An auditor (who may be an individual or a firm) of the Company shall be appointed and be subject to removal in accordance with the provisions of the Act, and any other applicable law and shall have the duties and obligations imposed by the Act, and any other applicable law.

Constitution

page 26

  • 7A Inspection of and access to records

  • (a) A person who is not a Director does not have the right to inspect any of the board papers, books, records or documents of the Company, except as provided by law, or this Constitution, or as authorised by the Board, or by resolution of the Members.

  • (b) The Company may enter into contracts with its Directors or former Directors agreeing to provide continuing access for a specified period after the Director ceases to be a Director to board papers, books, records and documents of the Company which relate to the period during which the Director or former Director was a Director on such terms and conditions as the Board thinks fit and which are not inconsistent with this rule 7A.

  • (c) The Company may procure that its subsidiaries provide similar access to board papers, books, records or documents as that set out in rules 7A(a) and 7A(b).

  • (d) This rule 7A does not limit any right the Directors or former Directors otherwise have.

8 Investment of Funds

The Company is authorised by this Constitution to invest its funds in all the ways permitted by law.

9 Seal

Until otherwise resolved by the Board the Company shall have a seal. The Board must provide for the safe custody of the seal which may only be used by the authority of the Board or of a committee appointed by the Board. Every instrument to which the Seal is affixed must be signed by a Director and countersigned by the Secretary or by a second Director or by some other person appointed by the Board for that purpose.

10 Borrowing and Related Powers

  • (a) Subject to law, the Company may borrow, and secure the repayment of, any sum of money and obtain any other financial accommodation in such manner and upon such terms and conditions as it thinks fit and in particular by any charge or other security on the whole or any part of the property or business of the Company, both present and future.

  • (b) The Directors may decide how cheques, promissory notes, banker’s drafts, bills of exchange or other negotiable instruments must be signed, drawn, accepted, endorsed or otherwise executed, as applicable, by or on behalf of the Company.

11 Funds

The Company shall establish and maintain management and other non-benefit funds (‘management funds’) under the control and management of the Board. Management funds shall be kept separate and distinct from all benefit funds. Management allowances

Constitution

page 27

authorised under the law and by this Constitution, and all interest derived from the investment of the management funds, shall be credited to the management funds. Payments shall be made from the management funds on the authority of the Board for the cost of providing the benefits, management, administration and other expenses of the Company.

12 Operation

12.1 Notices

(a) To Members Without limiting any other provisions of this Constitution with respect to the giving of notice to Members, and without limiting any other means of giving notice, a notice may be sent by the Company to any Member either:

  • (1) personally;

  • (2) by sending it by post to the Member at the address shown as the Member’s address in the register of Members (hereinafter called their ‘registered address’); or

  • (3) where permitted by law, by facsimile transmission or by electronic mail or by any other means.

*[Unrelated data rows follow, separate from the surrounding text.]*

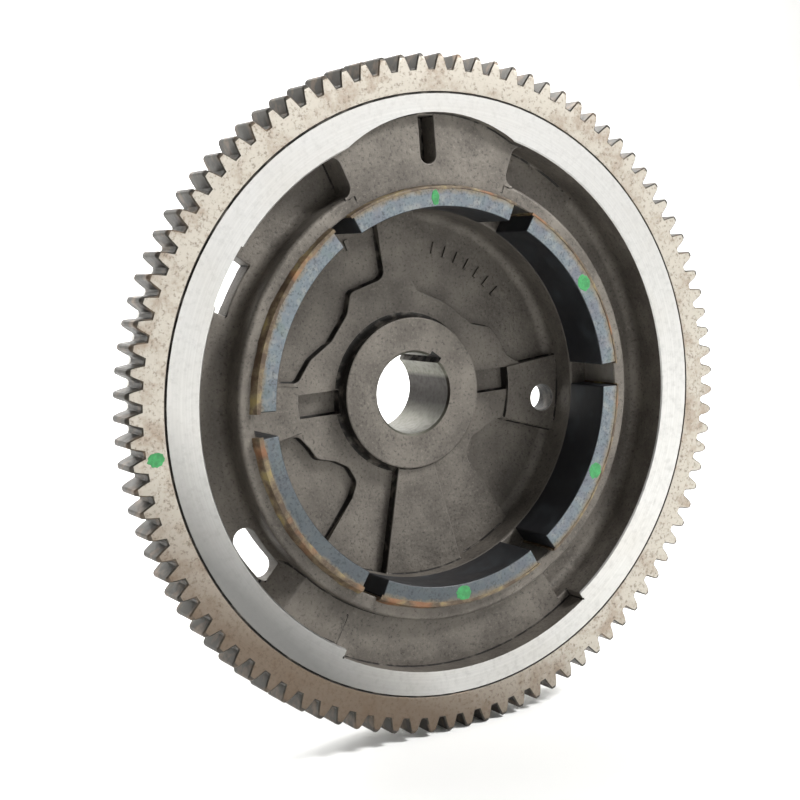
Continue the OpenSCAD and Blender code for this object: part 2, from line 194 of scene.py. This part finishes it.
def rgba(rgb, shade=1.0):
    return (*[shade * v for v in rgb], 1.0)


def start_material(name):
    """A material with an empty tree: returns it, its tree and its Object coordinates."""
    material = bpy.data.materials.new(name)
    material.use_nodes = True
    tree = material.node_tree
    tree.nodes.clear()
    return material, tree, add(tree, "TexCoord", pick="Object")


def layered(tree, ground, *layers):
    """Lays colours over a ground colour. Each layer is a pattern, the two values of it between
    which the layer grows from nothing, its colour, and how much it hides at most."""
    for pattern, low, high, over, hides in layers:
        amount = add(tree, "MapRange", {0: pattern, 1: low, 2: high, 4: hides})
        ground = add(tree, "Mix", {0: amount, 6: ground, 7: over}, 2, data_type="RGBA")
    return ground


def close_material(tree, base, rough, bumps=(), **values):
    """Ends a tree in a Principled shader. Roughness is a pattern, the two values of it and the
    two roughnesses there, and each bump is a pattern and its height in millimetres."""
    pattern, low, high, smooth, dull = rough
    sockets = {"Base Color": base, **{key.replace("_", " "): value
                                      for key, value in values.items()}}
    sockets["Roughness"] = add(tree, "MapRange", {0: pattern, 1: low, 2: high, 3: smooth, 4: dull})
    for height, mm in bumps:
        below = {"Normal": sockets["Normal"]} if "Normal" in sockets else {}
        sockets["Normal"] = add(tree, "Bump", {"Height": height, "Distance": mm * MM,
                                               "Strength": 1.0, **below})
    surface = add(tree, "BsdfPrincipled", sockets)
    add(tree, "OutputMaterial", {"Surface": surface})


def shaft_distance(tree, at):
    """Distance of each point from the shaft axis, in metres."""
    across = add(tree, "VectorMath", {0: at, 1: (1, 0, 1)}, operation="MULTIPLY")
    return add(tree, "VectorMath", {0: across}, "Value", operation="LENGTH")


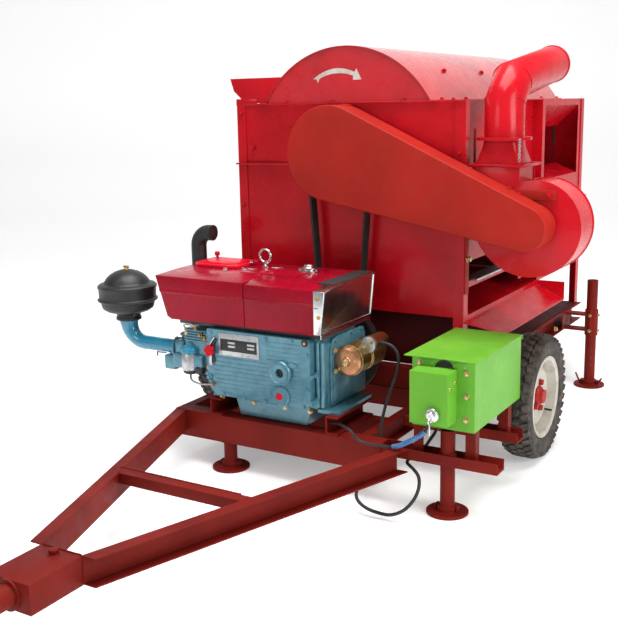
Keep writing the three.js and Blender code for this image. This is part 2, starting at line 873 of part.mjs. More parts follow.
const axisHole = clearRadius(drum.shaft / 2, coarse) + fit;
function endWall(sideY) {
  const y = sideY > 0 ? body.rear : body.front;
  const inner = y - sideY * body.panelInset;
  const outer = inner - sideY * sheet;
  const half = body.halfWidth - body.postWall;
  const wall = block(-half, half, Math.min(inner, outer), Math.max(inner, outer), body.bottom, body.top);
  const postEnd = y - sideY * body.post;
  const sill = block(-half, half, Math.min(inner, postEnd), Math.max(inner, postEnd), body.bottom,
    body.bottom + sheet);
  const hole = rodY(axisHole, y - body.post, y + body.post, 0, cover.axisZ, coarse);
  return cut(join(cornerPost(-1, sideY), cornerPost(1, sideY), wall, sill), hole);
}

function frontWall() {
  const y = body.front + body.panelInset;
  const shelfZ = (body.bottom + body.top * 2) / 3 + body.post;
  const shelfRight = -body.halfWidth / 2;
  const shelf = block(-body.halfWidth + body.post, shelfRight, body.front, y + sheet / 2, shelfZ,
    shelfZ + sheet);
  return join(endWall(-1), shelf);
}
part('front_wall', frontWall(), bodyRed());

function drumBearing(y0) {
  const bore = clearRadius(drum.shaft / 2, coarse) + fit;
  const half = bearing.boltSquare / 2;
  const flange = block(-half, half, y0, y0 + bearing.depth / 3, cover.axisZ - half, cover.axisZ + half);
  const housing = rodY(half - sheet, y0, y0 + bearing.depth, 0, cover.axisZ);
  const hole = rodY(bore, y0 - overrun, y0 + bearing.depth + overrun, 0, cover.axisZ, coarse);
  return cut(join(flange, housing), hole);
}
part('rear_wall', join(endWall(1), drumBearing(body.rear - body.panelInset - sheet / 2)), bodyRed());
part('drum_bearing_front', drumBearing(body.front + body.panelInset + sheet + fit), iron());

const wallFront = body.front + body.post + fit;
const wallRear = body.rear - body.post - fit;
const runnerZ = sieve.z - fit;
const lo = Math.min;
const hi = Math.max;
function sideWall(side) {
  const x0 = side * (body.halfWidth - body.panelInset);
  const x1 = x0 - side * sheet;
  const deckEdge = side * (coverHalf - cover.flange / 2);
  const wall = block(lo(x0, x1), hi(x0, x1), wallFront, wallRear, body.bottom, body.top);
  const deck = block(lo(x0, deckEdge), hi(x0, deckEdge), wallFront, wallRear, body.top - sheet, body.top);
  const inner = x1 - side * sieve.runnerWidth;
  const runner = block(lo(x1 + side, inner), hi(x1 + side, inner), wallFront, wallRear,
    runnerZ - sieve.runnerHeight, runnerZ);
  return { wall, deck, runner };
}

function leftWall() {
  const { wall, deck, runner } = sideWall(-1);
  const x = -body.halfWidth;
  const slot = block(x - overrun, x + body.panelInset + sheet + overrun, window.front, window.rear, runnerZ,
    window.top);
  const feedSlot = block(feed.lowerX, -coverHalf - cover.flange, feed.front + body.post, feed.rear,
    body.top - sheet - overrun, body.top + overrun);
  return cut(join(wall, deck, runner), slot, feedSlot);
}
part('left_wall', leftWall(), bodyRed());

// The right wall is open under the fan, set in above it, and holds the cob outlet behind an upright
function rightWall() {
  const { wall, deck, runner } = sideWall(1);
  const x = body.halfWidth;
  const panel = x - body.panelInset;
  const inside = panel - sheet;
  const doorRear = wallRear - body.post;
  const across = (y0, y1, z0, z1) => block(inside - overrun, x + overrun, y0, y1, z0, z1);
  const openings = [
    across(outlet.front, doorRear, outlet.bottom, outlet.top),
    across(fanRear + fan.wall, fanRear + fan.suctionDepth, fan.suctionBottom + fan.wall,
      fan.suctionTop - fan.wall),
    across(wallFront - overrun, sideDoor.rear, body.bottom - overrun, sideDoor.top),
    across(wallFront - overrun, tray.rear, body.bottom - overrun, sideDoor.slotTop),
    across(wallFront - overrun, outlet.front - recess.postWidth, recess.bottom, body.top - sheet),
  ];
  const recessRear = outlet.front - recess.postWidth;
  const setIn = block(recess.x - sheet, recess.x, wallFront, recessRear + sheet, recess.bottom - sheet,
    body.top);
  const shelf = block(recess.x - sheet, panel, wallFront, recessRear, recess.bottom - sheet, recess.bottom);
  const cheek = block(recess.x - sheet, panel, recessRear, recessRear + sheet, recess.bottom - sheet,
    body.top);
  const upright = block(inside, x, recessRear, outlet.front, sideDoor.slotTop, body.top);
  const throat = coverHalf + cover.flange;
  const ledge = alongY(shapeOf([
    [throat, outlet.bottom + body.post], [panel, outlet.bottom - sheet],
    [panel, outlet.bottom], [throat, outlet.bottom + body.post + sheet],
  ]), outlet.front, doorRear);
  const hood = alongY(shapeOf([
    [throat, outlet.top - outlet.hoodDrop], [panel, outlet.top], [panel, outlet.top + sheet],
    [throat, outlet.top - outlet.hoodDrop + sheet],
  ]), outlet.front, doorRear);
  const jamb = block(throat, panel, outlet.front - sheet, outlet.front, outlet.bottom - sheet,
    outlet.top + sheet);
  return join(cut(wall, ...openings), deck, runner, setIn, shelf, cheek, upright, ledge, hood, jamb);
}
part('right_wall', rightWall(), bodyRed());

// The half-round cover: an arc of sheet, end plates, lower flanges and the feed mouth

function arcBand(radius, wall, from, to, steps) {
  const shape = new THREE.Shape();
  shape.absarc(0, cover.axisZ, radius, from, to, false);
  shape.absarc(0, cover.axisZ, radius - wall, to, from, true);
  return [shape, steps];
}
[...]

(b) To Directors Without limiting any other provisions of this Constitution with respect of the giving of notice to Directors, and without limiting any other means of giving notice, a notice may be sent by the Company to any Director either personally, by facsimile, by post, by electronic mail or by courier to the Director at the address or to the facsimile number or to the electronic mail address (as the case may be) in Australia given by the Director to the Secretary from time to time for service of notices.

(c) Service by Post Where a notice is sent by post, service of the notice will be deemed to be effected by properly addressing, prepaying and posting a letter containing the notice, and is taken to be served

  • (1) if it is a notice concerning a general meeting, at 10.00am on the day after the date it is posted; or

  • (2) in any other case, at 10.00am on the day that is 3 days after the date it is posted.

(d) Service by Advertisement A notice given by means of an advertisement in a daily newspaper will be deemed to be served on the day it is published in the relevant newspaper. (e) Service by Facsimile A notice sent by facsimile will be deemed to be served at the time the facsimile is sent if the correct facsimile number appears on the transmission report produced by the sender's facsimile machine.

  • (f) Service by Electronic Mail

A notice given by electronic mail will be deemed to be effected by sending the notice by electronic mail to the electronic mail address supplied by the recipient for the purpose of receiving notices and shall be deemed to have been effected at the time the electronic mail is sent.

Constitution

page 28

  • (g) Calculation of notice period

Where a given number of days’ notice or notice extending over any other period must be given, the day of service is not to be counted in the number of days or other period.

12.2 Change of Address

Where any Director or Member changes their address they shall send written notice of such change to the registered office of the Company within seven days and the new address shall be entered in the appropriate register forthwith.